Courbet's other important painting that was shown at the Salon of 1850 was a scene of life at his village. Beginning in 1849, he painted the funeral of his great-uncle who had died the previous year. Courbet got all the village people who had been at the funeral to come to his studio and pose for him, one by one, until the painting was complete. The painting was very large, 10 by 22 feet (3.1 by 6.6 meters). The famous artist Jacques Louis David had once painted a very large picture in the same way. David's picture was of the Coronation of Napoleon and showed all the people who were present.

Some people praised The Funeral at Ornans but other people were very angry about it. They thought that it was wrong to show the burial of an ordinary man in a huge painting, as if he was as important as an emperor. They thought that it was wrong to show the poor people of a village, with their old clothes and dirty boots, as if they were all as important as lords and ladies.[2]4 Some of the critics said that Courbet was deliberately trying to paint ugliness.[2] Many people came to see the picture and liked the new Realist way of painting. Courbet said: "The Burial at Ornans was .... the burial of Romanticism."

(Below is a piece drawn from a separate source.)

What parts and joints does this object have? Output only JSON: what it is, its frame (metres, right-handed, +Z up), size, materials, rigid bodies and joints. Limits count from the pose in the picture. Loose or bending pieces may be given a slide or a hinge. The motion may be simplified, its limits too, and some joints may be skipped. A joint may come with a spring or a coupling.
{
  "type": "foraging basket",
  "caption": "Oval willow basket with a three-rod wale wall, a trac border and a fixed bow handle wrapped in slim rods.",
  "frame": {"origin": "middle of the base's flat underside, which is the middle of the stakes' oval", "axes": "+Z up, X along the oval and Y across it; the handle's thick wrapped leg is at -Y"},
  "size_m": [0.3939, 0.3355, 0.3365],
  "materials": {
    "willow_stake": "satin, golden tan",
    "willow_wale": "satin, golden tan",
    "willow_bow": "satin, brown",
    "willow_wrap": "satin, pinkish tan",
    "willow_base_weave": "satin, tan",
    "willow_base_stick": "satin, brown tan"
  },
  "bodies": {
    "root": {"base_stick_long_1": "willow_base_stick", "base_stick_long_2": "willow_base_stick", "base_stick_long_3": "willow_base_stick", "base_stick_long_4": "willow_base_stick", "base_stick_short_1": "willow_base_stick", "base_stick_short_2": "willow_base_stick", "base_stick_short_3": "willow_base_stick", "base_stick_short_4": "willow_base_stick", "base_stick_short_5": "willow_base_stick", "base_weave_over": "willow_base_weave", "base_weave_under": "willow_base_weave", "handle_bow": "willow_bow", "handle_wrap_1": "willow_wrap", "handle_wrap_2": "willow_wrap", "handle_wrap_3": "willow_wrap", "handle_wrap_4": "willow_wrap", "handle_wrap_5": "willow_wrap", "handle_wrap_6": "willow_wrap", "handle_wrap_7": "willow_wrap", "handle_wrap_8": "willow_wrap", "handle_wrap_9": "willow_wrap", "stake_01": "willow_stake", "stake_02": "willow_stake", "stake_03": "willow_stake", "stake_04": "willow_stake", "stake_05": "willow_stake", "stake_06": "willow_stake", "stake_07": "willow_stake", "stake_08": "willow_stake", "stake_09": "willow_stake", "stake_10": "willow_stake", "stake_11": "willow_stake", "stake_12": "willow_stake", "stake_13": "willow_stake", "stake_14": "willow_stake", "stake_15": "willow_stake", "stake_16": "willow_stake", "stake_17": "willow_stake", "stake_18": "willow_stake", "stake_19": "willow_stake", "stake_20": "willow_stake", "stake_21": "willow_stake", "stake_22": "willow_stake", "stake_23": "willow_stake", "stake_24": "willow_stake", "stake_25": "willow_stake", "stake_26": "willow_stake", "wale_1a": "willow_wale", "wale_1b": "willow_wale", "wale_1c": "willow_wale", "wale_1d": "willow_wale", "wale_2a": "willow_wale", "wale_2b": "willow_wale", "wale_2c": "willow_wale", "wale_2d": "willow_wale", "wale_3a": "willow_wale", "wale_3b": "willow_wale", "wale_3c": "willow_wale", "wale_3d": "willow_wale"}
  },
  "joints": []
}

Courbet became a celebrity. (He became famous and written about in the newspapers- like a film star.) People said he was a genius, a "terrible socialist", and a "savage".[2]8 Courbet wrote to a friend in 1850:

...in our very civilized society it is necessary for me to live the life of a savage. I must be free even of governments. The people have my sympathies, I must address myself to them directly.[4]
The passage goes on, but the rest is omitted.